Farouq Al-Zanki of Kuwait Petroleum Corporation suggests that some pressures may be pushing IOCs and NOCs apart. The former are driven more by demands of capital markets and their international investors, while the latter are primarily pressed by socio-economic and political demands at home. But Kuwait has still struck win-win cooperation deals with IOCs. Sudhir Vasudeva of India’s ONGC says his company’s partnership with IOCs has been “most satisfactory”. India values cooperation, given that it has 17 per cent of the world’s population but only 0.6 per cent of oil reserves and 0.8 per cent of gas reserves.

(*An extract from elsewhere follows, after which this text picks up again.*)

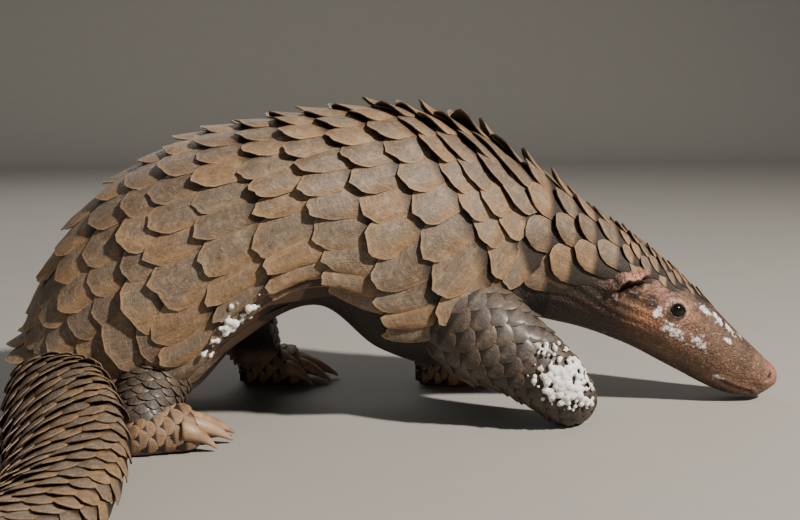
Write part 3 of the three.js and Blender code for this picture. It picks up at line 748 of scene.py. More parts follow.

Peter Voser of Royal Dutch Shell see opportunities for IOC-NOC cooperation to focus on gas – in particular, the exploitation of sour or tight gas reservoirs common in the Middle East; the satisfaction of fast-growing demand for LNG; and in the capturing of gas whose association with oil can make its extraction hard to manage. Jakob Thomasen of Maersk Oil explains his company’s innovative use of gas, burned with pure oxygen to produce clean power, pure water and CO2 for enhancing oil recovery.
Looking to secure future human resources to sustain the industry, Pierce Riemer of the World Petroleum Council urges greater efforts to attract young people into the industry.